* _Available data_
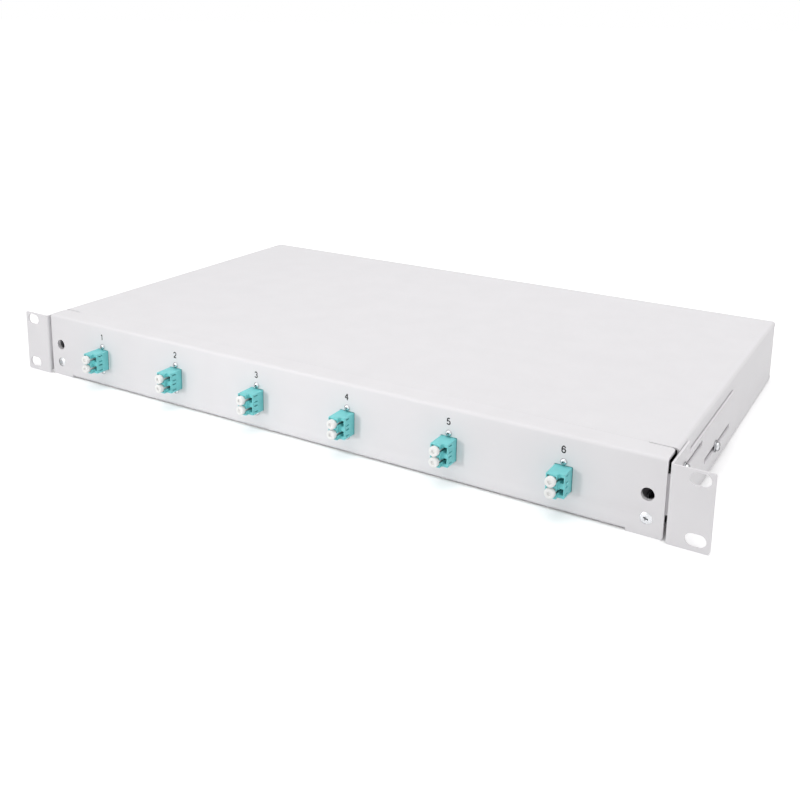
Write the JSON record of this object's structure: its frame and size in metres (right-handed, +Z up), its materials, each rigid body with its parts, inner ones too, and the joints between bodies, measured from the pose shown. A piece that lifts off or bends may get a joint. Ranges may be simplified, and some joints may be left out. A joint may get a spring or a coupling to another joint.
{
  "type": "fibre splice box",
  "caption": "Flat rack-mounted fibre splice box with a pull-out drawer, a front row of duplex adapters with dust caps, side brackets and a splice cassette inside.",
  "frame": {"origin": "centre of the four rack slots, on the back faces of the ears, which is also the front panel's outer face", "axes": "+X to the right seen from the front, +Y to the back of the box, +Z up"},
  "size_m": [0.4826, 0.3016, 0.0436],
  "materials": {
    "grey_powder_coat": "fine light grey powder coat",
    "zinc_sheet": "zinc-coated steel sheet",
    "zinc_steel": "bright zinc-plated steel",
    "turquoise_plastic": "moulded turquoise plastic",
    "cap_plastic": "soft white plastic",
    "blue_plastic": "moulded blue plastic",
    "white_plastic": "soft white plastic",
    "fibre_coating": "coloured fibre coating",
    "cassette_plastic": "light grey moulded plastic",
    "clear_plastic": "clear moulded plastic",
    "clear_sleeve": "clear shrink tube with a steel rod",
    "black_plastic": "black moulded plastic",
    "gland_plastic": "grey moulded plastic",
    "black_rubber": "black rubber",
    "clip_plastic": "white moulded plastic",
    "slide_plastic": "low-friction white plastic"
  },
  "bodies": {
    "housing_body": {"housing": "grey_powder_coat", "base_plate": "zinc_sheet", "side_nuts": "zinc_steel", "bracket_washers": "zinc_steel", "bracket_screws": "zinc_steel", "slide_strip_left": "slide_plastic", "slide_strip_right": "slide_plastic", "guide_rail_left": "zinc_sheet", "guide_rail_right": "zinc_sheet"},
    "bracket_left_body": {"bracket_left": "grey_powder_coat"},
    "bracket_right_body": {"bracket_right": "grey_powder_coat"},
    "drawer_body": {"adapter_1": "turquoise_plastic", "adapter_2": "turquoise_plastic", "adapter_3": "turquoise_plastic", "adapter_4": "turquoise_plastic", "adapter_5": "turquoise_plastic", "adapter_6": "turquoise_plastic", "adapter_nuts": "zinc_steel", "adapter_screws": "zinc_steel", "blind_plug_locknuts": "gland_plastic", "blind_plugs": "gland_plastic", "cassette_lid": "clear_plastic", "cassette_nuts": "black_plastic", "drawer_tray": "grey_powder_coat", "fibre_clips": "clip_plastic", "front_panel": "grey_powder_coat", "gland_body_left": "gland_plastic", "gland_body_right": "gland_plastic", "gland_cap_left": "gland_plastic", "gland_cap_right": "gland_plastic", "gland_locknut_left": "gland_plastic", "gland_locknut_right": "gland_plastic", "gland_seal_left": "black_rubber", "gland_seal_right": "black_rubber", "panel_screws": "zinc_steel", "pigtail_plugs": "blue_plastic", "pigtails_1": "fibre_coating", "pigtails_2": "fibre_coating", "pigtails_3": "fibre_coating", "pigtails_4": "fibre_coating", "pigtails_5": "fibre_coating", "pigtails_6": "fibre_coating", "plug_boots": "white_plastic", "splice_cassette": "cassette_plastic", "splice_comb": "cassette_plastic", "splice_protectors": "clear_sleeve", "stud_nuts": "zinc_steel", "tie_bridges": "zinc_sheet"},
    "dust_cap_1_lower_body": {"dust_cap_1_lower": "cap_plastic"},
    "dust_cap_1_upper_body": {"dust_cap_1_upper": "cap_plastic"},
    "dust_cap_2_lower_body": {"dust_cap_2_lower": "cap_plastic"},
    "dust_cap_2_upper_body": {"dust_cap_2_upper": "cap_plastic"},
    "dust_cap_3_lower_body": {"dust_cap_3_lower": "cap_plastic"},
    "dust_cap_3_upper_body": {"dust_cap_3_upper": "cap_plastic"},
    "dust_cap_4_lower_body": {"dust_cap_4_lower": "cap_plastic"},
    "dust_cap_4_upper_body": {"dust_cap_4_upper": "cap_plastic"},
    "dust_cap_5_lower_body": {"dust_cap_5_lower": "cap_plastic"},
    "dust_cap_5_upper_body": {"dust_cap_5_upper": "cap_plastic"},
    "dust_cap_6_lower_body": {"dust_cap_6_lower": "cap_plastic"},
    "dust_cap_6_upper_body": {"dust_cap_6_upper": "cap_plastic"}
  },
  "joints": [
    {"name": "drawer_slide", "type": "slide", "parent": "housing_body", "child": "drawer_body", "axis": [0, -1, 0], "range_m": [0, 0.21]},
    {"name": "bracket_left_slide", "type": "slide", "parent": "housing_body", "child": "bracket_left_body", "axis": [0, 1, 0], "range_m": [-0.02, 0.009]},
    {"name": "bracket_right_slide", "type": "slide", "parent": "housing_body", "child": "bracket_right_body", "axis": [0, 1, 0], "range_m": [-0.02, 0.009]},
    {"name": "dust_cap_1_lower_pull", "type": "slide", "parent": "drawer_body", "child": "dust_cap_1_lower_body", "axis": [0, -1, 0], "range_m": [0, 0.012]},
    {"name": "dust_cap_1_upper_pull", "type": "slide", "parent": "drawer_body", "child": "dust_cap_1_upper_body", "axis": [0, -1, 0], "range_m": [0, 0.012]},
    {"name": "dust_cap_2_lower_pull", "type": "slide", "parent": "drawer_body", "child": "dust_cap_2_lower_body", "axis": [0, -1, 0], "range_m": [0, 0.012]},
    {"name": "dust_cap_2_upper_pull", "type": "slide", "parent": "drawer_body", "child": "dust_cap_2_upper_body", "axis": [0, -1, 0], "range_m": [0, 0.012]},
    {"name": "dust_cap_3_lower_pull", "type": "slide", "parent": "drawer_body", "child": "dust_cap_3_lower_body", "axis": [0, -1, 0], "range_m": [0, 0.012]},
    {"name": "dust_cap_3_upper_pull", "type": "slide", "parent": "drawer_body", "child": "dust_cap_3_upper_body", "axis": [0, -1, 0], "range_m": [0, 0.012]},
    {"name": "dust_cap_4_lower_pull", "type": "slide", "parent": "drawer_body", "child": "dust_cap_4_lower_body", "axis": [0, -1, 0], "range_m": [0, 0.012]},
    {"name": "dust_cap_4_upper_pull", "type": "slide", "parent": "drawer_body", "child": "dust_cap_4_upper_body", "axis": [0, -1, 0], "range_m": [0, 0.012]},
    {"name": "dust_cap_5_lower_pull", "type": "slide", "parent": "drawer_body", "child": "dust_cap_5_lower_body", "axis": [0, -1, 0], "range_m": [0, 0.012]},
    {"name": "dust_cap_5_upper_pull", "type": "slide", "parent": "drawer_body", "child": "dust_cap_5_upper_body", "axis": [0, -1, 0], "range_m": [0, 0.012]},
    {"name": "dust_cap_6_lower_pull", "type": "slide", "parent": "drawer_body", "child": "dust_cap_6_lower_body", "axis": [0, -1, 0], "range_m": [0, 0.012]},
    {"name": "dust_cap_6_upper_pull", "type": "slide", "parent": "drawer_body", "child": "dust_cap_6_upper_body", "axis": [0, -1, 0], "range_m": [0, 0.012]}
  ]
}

* _Directions_
Give an exact repetition of all the material.

* _Result_
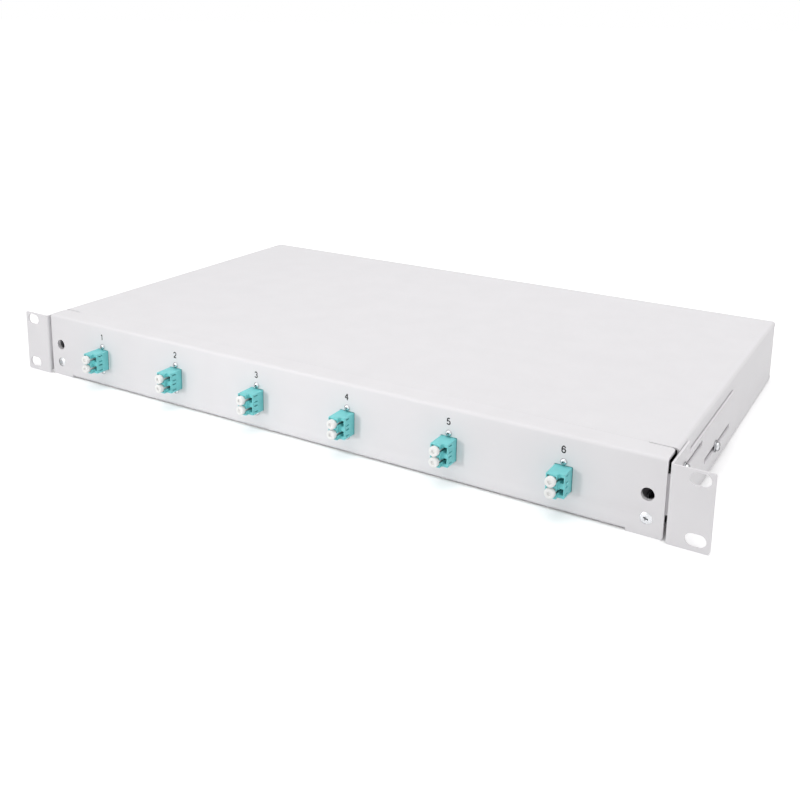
Write the JSON record of this object's structure: its frame and size in metres (right-handed, +Z up), its materials, each rigid body with its parts, inner ones too, and the joints between bodies, measured from the pose shown. A piece that lifts off or bends may get a joint. Ranges may be simplified, and some joints may be left out. A joint may get a spring or a coupling to another joint.
{
  "type": "fibre splice box",
  "caption": "Flat rack-mounted fibre splice box with a pull-out drawer, a front row of duplex adapters with dust caps, side brackets and a splice cassette inside.",
  "frame": {"origin": "centre of the four rack slots, on the back faces of the ears, which is also the front panel's outer face", "axes": "+X to the right seen from the front, +Y to the back of the box, +Z up"},
  "size_m": [0.4826, 0.3016, 0.0436],
  "materials": {
    "grey_powder_coat": "fine light grey powder coat",
    "zinc_sheet": "zinc-coated steel sheet",
    "zinc_steel": "bright zinc-plated steel",
    "turquoise_plastic": "moulded turquoise plastic",
    "cap_plastic": "soft white plastic",
    "blue_plastic": "moulded blue plastic",
    "white_plastic": "soft white plastic",
    "fibre_coating": "coloured fibre coating",
    "cassette_plastic": "light grey moulded plastic",
    "clear_plastic": "clear moulded plastic",
    "clear_sleeve": "clear shrink tube with a steel rod",
    "black_plastic": "black moulded plastic",
    "gland_plastic": "grey moulded plastic",
    "black_rubber": "black rubber",
    "clip_plastic": "white moulded plastic",
    "slide_plastic": "low-friction white plastic"
  },
  "bodies": {
    "housing_body": {"housing": "grey_powder_coat", "base_plate": "zinc_sheet", "side_nuts": "zinc_steel", "bracket_washers": "zinc_steel", "bracket_screws": "zinc_steel", "slide_strip_left": "slide_plastic", "slide_strip_right": "slide_plastic", "guide_rail_left": "zinc_sheet", "guide_rail_right": "zinc_sheet"},
    "bracket_left_body": {"bracket_left": "grey_powder_coat"},
    "bracket_right_body": {"bracket_right": "grey_powder_coat"},
    "drawer_body": {"adapter_1": "turquoise_plastic", "adapter_2": "turquoise_plastic", "adapter_3": "turquoise_plastic", "adapter_4": "turquoise_plastic", "adapter_5": "turquoise_plastic", "adapter_6": "turquoise_plastic", "adapter_nuts": "zinc_steel", "adapter_screws": "zinc_steel", "blind_plug_locknuts": "gland_plastic", "blind_plugs": "gland_plastic", "cassette_lid": "clear_plastic", "cassette_nuts": "black_plastic", "drawer_tray": "grey_powder_coat", "fibre_clips": "clip_plastic", "front_panel": "grey_powder_coat", "gland_body_left": "gland_plastic", "gland_body_right": "gland_plastic", "gland_cap_left": "gland_plastic", "gland_cap_right": "gland_plastic", "gland_locknut_left": "gland_plastic", "gland_locknut_right": "gland_plastic", "gland_seal_left": "black_rubber", "gland_seal_right": "black_rubber", "panel_screws": "zinc_steel", "pigtail_plugs": "blue_plastic", "pigtails_1": "fibre_coating", "pigtails_2": "fibre_coating", "pigtails_3": "fibre_coating", "pigtails_4": "fibre_coating", "pigtails_5": "fibre_coating", "pigtails_6": "fibre_coating", "plug_boots": "white_plastic", "splice_cassette": "cassette_plastic", "splice_comb": "cassette_plastic", "splice_protectors": "clear_sleeve", "stud_nuts": "zinc_steel", "tie_bridges": "zinc_sheet"},
    "dust_cap_1_lower_body": {"dust_cap_1_lower": "cap_plastic"},
    "dust_cap_1_upper_body": {"dust_cap_1_upper": "cap_plastic"},
    "dust_cap_2_lower_body": {"dust_cap_2_lower": "cap_plastic"},
    "dust_cap_2_upper_body": {"dust_cap_2_upper": "cap_plastic"},
    "dust_cap_3_lower_body": {"dust_cap_3_lower": "cap_plastic"},
    "dust_cap_3_upper_body": {"dust_cap_3_upper": "cap_plastic"},
    "dust_cap_4_lower_body": {"dust_cap_4_lower": "cap_plastic"},
    "dust_cap_4_upper_body": {"dust_cap_4_upper": "cap_plastic"},
    "dust_cap_5_lower_body": {"dust_cap_5_lower": "cap_plastic"},
    "dust_cap_5_upper_body": {"dust_cap_5_upper": "cap_plastic"},
    "dust_cap_6_lower_body": {"dust_cap_6_lower": "cap_plastic"},
    "dust_cap_6_upper_body": {"dust_cap_6_upper": "cap_plastic"}
  },
  "joints": [
    {"name": "drawer_slide", "type": "slide", "parent": "housing_body", "child": "drawer_body", "axis": [0, -1, 0], "range_m": [0, 0.21]},
    {"name": "bracket_left_slide", "type": "slide", "parent": "housing_body", "child": "bracket_left_body", "axis": [0, 1, 0], "range_m": [-0.02, 0.009]},
    {"name": "bracket_right_slide", "type": "slide", "parent": "housing_body", "child": "bracket_right_body", "axis": [0, 1, 0], "range_m": [-0.02, 0.009]},
    {"name": "dust_cap_1_lower_pull", "type": "slide", "parent": "drawer_body", "child": "dust_cap_1_lower_body", "axis": [0, -1, 0], "range_m": [0, 0.012]},
    {"name": "dust_cap_1_upper_pull", "type": "slide", "parent": "drawer_body", "child": "dust_cap_1_upper_body", "axis": [0, -1, 0], "range_m": [0, 0.012]},
    {"name": "dust_cap_2_lower_pull", "type": "slide", "parent": "drawer_body", "child": "dust_cap_2_lower_body", "axis": [0, -1, 0], "range_m": [0, 0.012]},
    {"name": "dust_cap_2_upper_pull", "type": "slide", "parent": "drawer_body", "child": "dust_cap_2_upper_body", "axis": [0, -1, 0], "range_m": [0, 0.012]},
    {"name": "dust_cap_3_lower_pull", "type": "slide", "parent": "drawer_body", "child": "dust_cap_3_lower_body", "axis": [0, -1, 0], "range_m": [0, 0.012]},
    {"name": "dust_cap_3_upper_pull", "type": "slide", "parent": "drawer_body", "child": "dust_cap_3_upper_body", "axis": [0, -1, 0], "range_m": [0, 0.012]},
    {"name": "dust_cap_4_lower_pull", "type": "slide", "parent": "drawer_body", "child": "dust_cap_4_lower_body", "axis": [0, -1, 0], "range_m": [0, 0.012]},
    {"name": "dust_cap_4_upper_pull", "type": "slide", "parent": "drawer_body", "child": "dust_cap_4_upper_body", "axis": [0, -1, 0], "range_m": [0, 0.012]},
    {"name": "dust_cap_5_lower_pull", "type": "slide", "parent": "drawer_body", "child": "dust_cap_5_lower_body", "axis": [0, -1, 0], "range_m": [0, 0.012]},
    {"name": "dust_cap_5_upper_pull", "type": "slide", "parent": "drawer_body", "child": "dust_cap_5_upper_body", "axis": [0, -1, 0], "range_m": [0, 0.012]},
    {"name": "dust_cap_6_lower_pull", "type": "slide", "parent": "drawer_body", "child": "dust_cap_6_lower_body", "axis": [0, -1, 0], "range_m": [0, 0.012]},
    {"name": "dust_cap_6_upper_pull", "type": "slide", "parent": "drawer_body", "child": "dust_cap_6_upper_body", "axis": [0, -1, 0], "range_m": [0, 0.012]}
  ]
}